O Centro Cultural Manuel Rui acolheu, no passado 17 de Setembro, o Acto Provincial do Dia do Herói Nacional, uma jornada de reflexão dedicada à vida e obra do primeiro Presidente de Angola, o Dr. António Agostinho Neto.
A sessão contou com a intervenção de Gregório Tchikola, convidado especial e prelector do acto, que trouxe aos presentes uma abordagem envolvente sobre a figura poliédrica de Neto. “Poliédrica quer dizer multifacetada. Podemos falar de Neto enquanto político, diplomata, soldado, comandante, escritor… tantas dimensões que vinte minutos são um desafio, quando na universidade costumo dedicar seis meses a este estudo”, afirmou, em tom descontraído.

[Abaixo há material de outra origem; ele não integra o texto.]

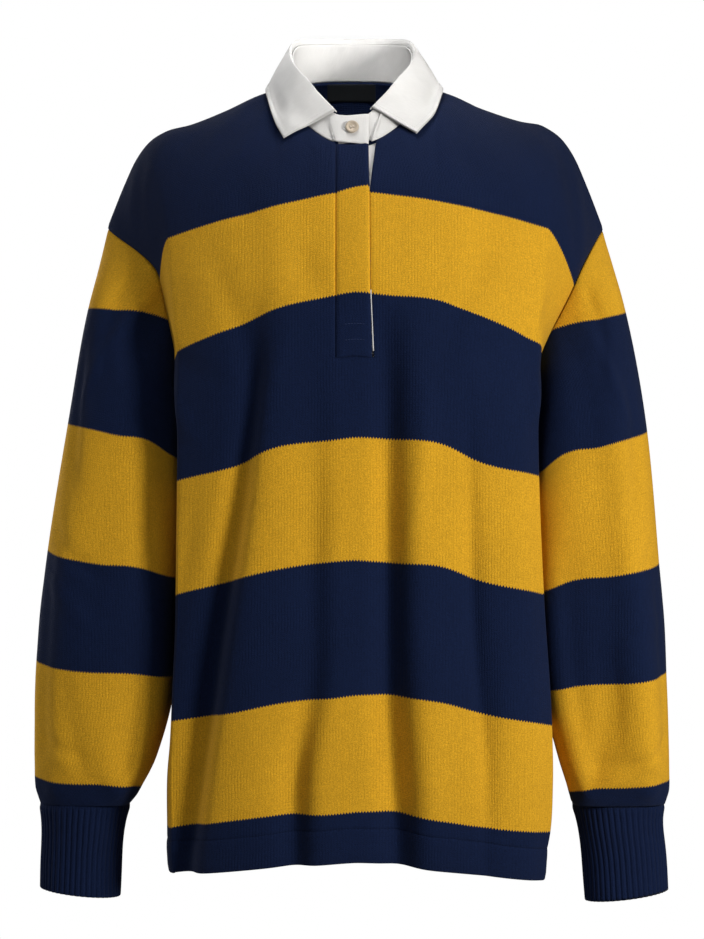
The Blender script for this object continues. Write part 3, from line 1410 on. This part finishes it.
def make_stage():
    turn = np.linspace(0, 2 * np.pi, 97)[:-1]
    verts = np.stack([3200 * np.cos(turn), 3200 * np.sin(turn), 0 * turn - 2500], axis=-1)
    faces = [tuple(range(96))]
    g = Nodes("pale_floor")
    cloud = g.noise(g.add("ShaderNodeTexCoord").outputs["Object"], 3.0, 3.0)
    tone = g.range(cloud, 0.3, 0.7, 0.84, 0.88)
    material = g.finish(g.grey(tone), 0.7, g.bump(cloud, 0.0005, 0.2))
    floor = simple_object("floor", verts, faces, material)


def area_light(name, place, aim, size, power, colour):
    light = bpy.data.lights.new(name, "AREA")
    light.shape = "DISK"
    light.size = size
    light.energy = power
    light.color = colour
    obj = bpy.data.objects.new(name, light)
    bpy.context.scene.collection.objects.link(obj)
    obj.location = place
    obj.rotation_mode = "QUATERNION"
    obj.rotation_quaternion = (Vector(aim) - Vector(place)).to_track_quat("-Z", "Y")


def make_lights():
    for name, light in LIGHTS.items():
        area_light(name, *light)
    world = bpy.data.worlds.new("studio")
    bpy.context.scene.world = world
    world.use_nodes = True
    tree = world.node_tree
    seen = tree.nodes.new("ShaderNodeLightPath").outputs["Is Camera Ray"]
    strength = tree.nodes.new("ShaderNodeMapRange")
    tree.links.new(seen, strength.inputs[0])
    strength.inputs[3].default_value = SKY
    strength.inputs[4].default_value = 1.0
    ground = tree.nodes["Background"]
    ground.inputs[0].default_value = (1, 1, 1, 1)
    tree.links.new(strength.outputs[0], ground.inputs[1])


def make_camera():
    camera = bpy.data.cameras.new("camera")
    camera.sensor_width = 36
    camera.lens = CAMERA_LENS
    obj = bpy.data.objects.new("camera", camera)
    bpy.context.scene.collection.objects.link(obj)
    obj.location = CAMERA_AT
    obj.rotation_euler = (np.pi / 2, 0, 0)
    bpy.context.scene.camera = obj
    bpy.context.scene.view_settings.view_transform = "Standard"


def main():
    make_camera()
    make_lights()
    make_stage()
    knit = knit_material("striped_knit", STRIPE_EDGES)
    inside = knit_material("striped_knit_inside", STRIPE_EDGES, inside=True)
    sleeve = knit_material("sleeve_knit", SLEEVE_EDGES)
    sleeve_inside = knit_material("sleeve_knit_inside", SLEEVE_EDGES, inside=True)
    navy = knit_material("navy_hem_knit")
    rib = knit_material("navy_rib_knit", wale=RIB_PITCH, course=1.8, deep=0.0003)
    white = woven_material("white_cotton")
    dark = woven_material("label_satin", (0.014, 0.016, 0.018, 1), 0.3, 0.00004, 0.5)
    arms = body_pieces(knit, inside, navy)
    for side in ("right", "left"):
        make_sleeve(side, arms, sleeve, sleeve_inside)
        make_cuff(side, rib)
    make_collar(white, woven_material("white_thread", (0.60, 0.59, 0.575, 1), 0.2, 0.00003))
    make_placket(knit, white, woven_material("navy_thread", (0.03, 0.045, 0.11, 1), 0.2, 0.00003))
    make_label(dark)
    shell = woven_material("button_shell", (0.50, 0.42, 0.33, 1), 1.7, 0.00002, 0.3)
    thread = woven_material("button_thread", (0.62, 0.55, 0.47, 1), 0.2, 0.00005, 0.8)
    make_button(shell, thread)


main()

Na sua explanação, o orador destacou elementos essenciais para compreender o percurso político e literário de Neto. Recordou o ambiente de profundas transformações políticas e sociais em que nasceu, a 17 de Setembro de 1922, em Caxicane, no Icolo e Bengo, sublinhando o papel da família na sua educação. Filho de Agostinho Pedro Neto e de Maria da Silva Neto, cresceu numa casa marcada pela fé metodista e pelo estatuto de “angolanos assimilados”, circunstância que lhe permitiu uma formação distinta para o contexto da época.
Desde cedo revelou inteligência precoce, escrevendo e ensinando os irmãos, até ingressar no Colégio Salvador Correia, em Luanda, onde o contacto com o pan-africanismo e com a literatura de Alfredo Troni e Cordeiro da Mata moldaram a sua poesia. Influenciado ainda por José da Silva Maia Ferreira, Neto desenvolveu uma escrita profundamente enraizada na ligação à terra e à figura materna, temas que atravessariam toda a sua obra.
Mais tarde, em Lisboa, na Casa dos Estudantes do Império, conviveu com Mário Pinto de Andrade, Amílcar Cabral e outros intelectuais africanos, enquanto o contacto com Frantz Fanon e Aimé Césaire ajudava a consolidar a sua consciência política. A poesia de Neto tornava-se combativa, inspirada no marxismo e no pensamento de Lenine, traduzindo uma literatura de combate que denunciava a exploração colonial.
Apesar das perseguições, prisões e exílios vividos nos anos 1950 e 1960, Neto viu crescer a sua popularidade e, em 1963, já se afirmava como um dos rostos mais proeminentes do futuro de Angola, num contexto em que a Organização da Unidade Africana (OUA) ganhava espaço no continente.
Gregório Tchikola lembrou ainda a relevância de obras como A Noite, Aspiração e Sagrada Esperança, onde a luta política se entrelaça à dimensão humana do poeta. Ressaltou igualmente a vida familiar ao lado de Maria Eugénia Neto e os desafios que enfrentou, sempre firme na missão de conduzir Angola à independência.
“O estudo de Agostinho Neto exige coerência. Não podemos reduzi-lo a críticas simplistas. É preciso ler os textos, compreender o contexto histórico e perceber a sua verdadeira dimensão poliédrica”, frisou o orador.
A sessão terminou com a reafirmação do legado de Neto como figura maior da história de Angola e de África, cuja poesia e liderança continuam a inspirar gerações. O Centro Cultural Manuel Rui reforçou, assim, o seu papel enquanto espaço de memória, reflexão e valorização da identidade nacional, no quadro das comemorações dos 50 anos de Independência.